Well that didn’t last long. After roughly 16 months on the job, new J. Crew CEO, James Brett is parting ways with the company, according to the Wall Street Journal.
The decision was made following a series of “disagreements with the company’s longtime leader, Millard “Mickey” Drexler, about strategy and board concerns about his spending plans.” Apparently, among other things, there was a “heated board meeting in which members clashed with Mr. Brett over his decision to start a new a brand called Nevereven.” Kinda siding with the board on that one.
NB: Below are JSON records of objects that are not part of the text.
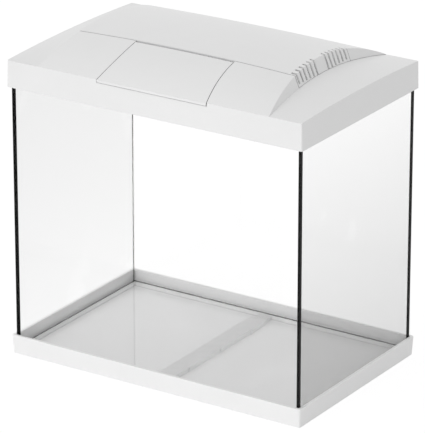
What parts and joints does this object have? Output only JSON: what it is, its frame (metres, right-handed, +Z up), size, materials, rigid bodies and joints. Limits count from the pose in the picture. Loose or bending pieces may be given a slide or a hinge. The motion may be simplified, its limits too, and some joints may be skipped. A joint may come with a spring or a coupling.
{
  "type": "aquarium",
  "caption": "Rimless glass aquarium on a white tray, with an arched white hood, hinged feeding flap, vent slots and hood lamp.",
  "frame": {"origin": "on the table under the middle of the tray", "axes": "+X along the front glass to the viewer's right, +Y from the front glass towards the back, +Z up"},
  "size_m": [0.4018, 0.2566, 0.4016],
  "materials": {
    "white_plastic": "satin",
    "glass": "polished",
    "silicone": "satin",
    "clear_silicone": "satin",
    "steel": "brushed",
    "black_plastic": "matte",
    "lens": "polished",
    "board": "satin",
    "led": "gloss"
  },
  "bodies": {
    "tank": {"base_tray": "white_plastic", "support_beam": "white_plastic", "bottom_pane": "glass", "front_pane": "glass", "back_pane": "glass", "left_pane": "glass", "right_pane": "glass", "bottom_seal": "silicone", "corner_seal_front_left": "silicone", "corner_seal_front_right": "silicone", "corner_seal_back_left": "clear_silicone", "corner_seal_back_right": "silicone"},
    "hood": {"hood_frame": "white_plastic", "rear_cover": "white_plastic", "cover_screws": "steel", "hinge_pins": "steel", "lamp_housing": "black_plastic", "lamp_lens": "lens", "lens_gasket": "silicone", "led_board": "board", "led_chips": "led", "lamp_screws": "steel", "cable_gland": "silicone"},
    "flap": {"feeding_flap": "white_plastic"}
  },
  "joints": [
    {"name": "hood_lift", "type": "slide", "parent": "tank", "child": "hood", "axis": [0, 0, 1], "range_m": [0, 0.3]},
    {"name": "flap_hinge", "type": "hinge", "parent": "hood", "child": "flap", "pos_m": [0, -0.0601, 0.39113], "axis": [-1, 0, 0], "range_deg": [0, 100]}
  ]
}
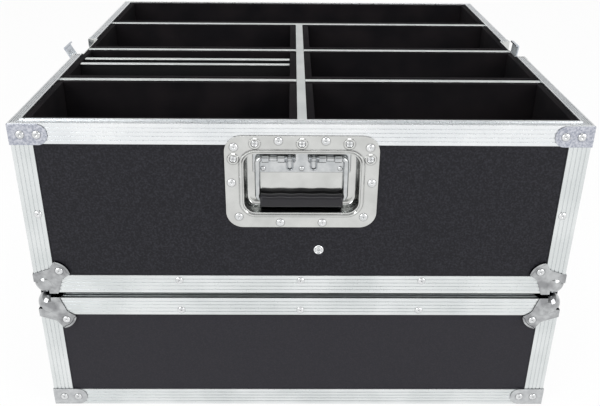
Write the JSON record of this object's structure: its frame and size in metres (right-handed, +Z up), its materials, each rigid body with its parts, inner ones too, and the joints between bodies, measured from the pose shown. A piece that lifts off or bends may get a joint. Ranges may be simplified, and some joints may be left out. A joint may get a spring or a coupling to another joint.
{
  "type": "flight case",
  "caption": "Square road case with lift-off lid stood beneath its open base: divided foam-lined bays, grooved aluminium edges, ball corners, butterfly latches and recessed spring handles.",
  "frame": {"origin": "centre of the footprint on the floor, under the lid's mouth", "axes": "+X to the right seen from the front handle, +Y to the back, +Z up"},
  "size_m": [0.6872, 0.668, 0.4145],
  "materials": {
    "black_laminate": "plywood faced with black fine-textured laminate",
    "aluminium_profile": "satin extruded, fine grooves",
    "chromed_steel": "bright plated, slightly worn",
    "zinc_plated_steel": "zinc plated, grey-blue",
    "bright_rivets": "bright domed heads",
    "black_foam": "matt closed-cell foam",
    "black_rubber": "matt moulded",
    "black_plastic_board": "matt"
  },
  "bodies": {
    "lid": {"lid_front_panel": "black_laminate", "lid_back_panel": "black_laminate", "lid_left_panel": "black_laminate", "lid_right_panel": "black_laminate", "lid_top_panel": "black_laminate", "lid_top_angles": "aluminium_profile", "lid_corner_angles": "aluminium_profile", "lid_mouth_rails": "aluminium_profile", "lid_ball_corners": "chromed_steel", "lid_mouth_braces": "zinc_plated_steel", "lid_rivets": "bright_rivets", "lid_pad": "black_foam", "lid_latch_dishes": "chromed_steel", "lid_latch_catches": "zinc_plated_steel"},
    "base": {"base_front_panel": "black_laminate", "base_back_panel": "black_laminate", "base_left_panel": "black_laminate", "base_right_panel": "black_laminate", "base_bottom_panel": "black_laminate", "base_bottom_angles": "aluminium_profile", "base_corner_angles": "aluminium_profile", "base_rim_rails": "aluminium_profile", "base_ball_corners": "chromed_steel", "base_rim_braces": "zinc_plated_steel", "base_rivets": "bright_rivets", "wall_linings": "black_foam", "recessed_wall_linings": "black_foam", "floor_linings": "black_foam", "centre_divider": "black_laminate", "front_cross_divider": "black_laminate", "middle_cross_divider": "black_laminate", "rear_cross_divider": "black_laminate", "centre_divider_cap": "aluminium_profile", "cross_divider_caps": "aluminium_profile", "divider_brackets": "aluminium_profile", "bracket_screws": "zinc_plated_steel", "left_latch_dish": "chromed_steel", "right_latch_dish": "chromed_steel", "latch_brackets": "zinc_plated_steel", "latch_pins": "zinc_plated_steel", "front_handle_dish": "chromed_steel", "back_handle_dish": "chromed_steel", "handle_hinge_plates": "zinc_plated_steel", "handle_springs": "zinc_plated_steel"},
    "front_handle": {"front_handle_bail": "zinc_plated_steel", "front_handle_grip": "black_rubber"},
    "back_handle": {"back_handle_bail": "zinc_plated_steel", "back_handle_grip": "black_rubber"},
    "front_partition": {"front_partition": "black_plastic_board", "front_partition_cap": "aluminium_profile"},
    "rear_partition": {"rear_partition": "black_plastic_board", "rear_partition_cap": "aluminium_profile"},
    "left_latch_cradle": {"left_latch_cradle": "zinc_plated_steel"},
    "left_latch_claw": {"left_latch_claw": "zinc_plated_steel"},
    "left_latch_spindle": {"left_latch_spindle": "zinc_plated_steel"},
    "left_latch_wing": {"left_latch_wing": "zinc_plated_steel"},
    "right_latch_cradle": {"right_latch_cradle": "zinc_plated_steel"},
    "right_latch_claw": {"right_latch_claw": "zinc_plated_steel"},
    "right_latch_spindle": {"right_latch_spindle": "zinc_plated_steel"},
    "right_latch_wing": {"right_latch_wing": "zinc_plated_steel"}
  },
  "joints": [
    {"name": "base_lift", "type": "slide", "parent": "lid", "child": "base", "axis": [0, 0, 1], "range_m": [0, 0.3]},
    {"name": "front_handle_swing", "type": "hinge", "parent": "base", "child": "front_handle", "pos_m": [0, -0.321, 0.3598], "axis": [-1, 0, 0], "range_deg": [0, 90], "stiffness_Nm_per_rad": 0.6, "springref_deg": -28.65},
    {"name": "back_handle_swing", "type": "hinge", "parent": "base", "child": "back_handle", "pos_m": [0, 0.321, 0.3598], "axis": [1, 0, 0], "range_deg": [0, 90], "stiffness_Nm_per_rad": 0.6, "springref_deg": -28.65},
    {"name": "left_latch_tilt", "type": "hinge", "parent": "base", "child": "left_latch_cradle", "pos_m": [-0.3225, 0, 0.3483], "axis": [0, -1, 0], "range_deg": [-28, 7]},
    {"name": "left_latch_twist", "type": "hinge", "parent": "left_latch_cradle", "child": "left_latch_spindle", "pos_m": [-0.33471, 0, 0.37126], "axis": [-0.8829, 0, -0.4695], "range_deg": [0, 180]},
    {"name": "left_latch_claw_slide", "type": "slide", "parent": "left_latch_cradle", "child": "left_latch_claw", "axis": [-0.4695, 0, 0.8829], "range_m": [-0.005, 0]},
    {"name": "left_latch_wing_fold", "type": "hinge", "parent": "left_latch_spindle", "child": "left_latch_wing", "pos_m": [-0.33833, 0, 0.36933], "axis": [0, 1, 0], "range_deg": [0, 90]},
    {"name": "right_latch_tilt", "type": "hinge", "parent": "base", "child": "right_latch_cradle", "pos_m": [0.3225, 0, 0.3483], "axis": [0, 1, 0], "range_deg": [-6, 29]},
    {"name": "right_latch_twist", "type": "hinge", "parent": "right_latch_cradle", "child": "right_latch_spindle", "pos_m": [0.32522, 0, 0.37416], "axis": [0.9945, 0, -0.1045], "range_deg": [0, 180]},
    {"name": "right_latch_claw_slide", "type": "slide", "parent": "right_latch_cradle", "child": "right_latch_claw", "axis": [0.1045, 0, 0.9945], "range_m": [-0.005, 0]},
    {"name": "right_latch_wing_fold", "type": "hinge", "parent": "right_latch_spindle", "child": "right_latch_wing", "pos_m": [0.3293, 0, 0.37373], "axis": [0, -1, 0], "range_deg": [0, 90]},
    {"name": "front_partition_lift", "type": "slide", "parent": "base", "child": "front_partition", "axis": [0, 0, 1], "range_m": [0, 0.2]},
    {"name": "rear_partition_lift", "type": "slide", "parent": "base", "child": "rear_partition", "axis": [0, 0, 1], "range_m": [0, 0.2]}
  ],
  "couplings": [
    {"joint": "left_latch_claw_slide", "follows": "left_latch_twist", "m_per_rad": -0.0015915},
    {"joint": "right_latch_claw_slide", "follows": "right_latch_twist", "m_per_rad": -0.0015915}
  ]
}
While the struggling company had seen marginal sales improvements since Brett’s hiring, the story noted that Drexler “didn’t agree with [Brett’s] decisions to sell some apparel on [Amazon],” nor was he too keen on the decision to expand the company’s assortment into plus-size and downmarket territory (a take that is so wincingly on-brand it should probably be wearing a blazer with dark-wash denim).
Both Brett — who came from West Elm — and J. Crew declined to respond to comment requests from the Journal, but the company said “the departure was by mutual agreement,” and Brett, via a release, said that he and the Drexler-led board were “‘unable to bridge [their] beliefs’ on the company’s strategy.”
That strategy probably needs to solidify soon. As the story noted, “the unprofitable company… is carrying about $1.7 billion of debt” and can’t seem to turn around sales figures, despite trying basically every tactic in the retail playbook.
In Brett’s absence, the Journal reported that his “duties would be assumed by four current executives,” who will form an “Office of the CEO” while the board establishes “a permanent management structure.”
In other words, things aren’t looking good.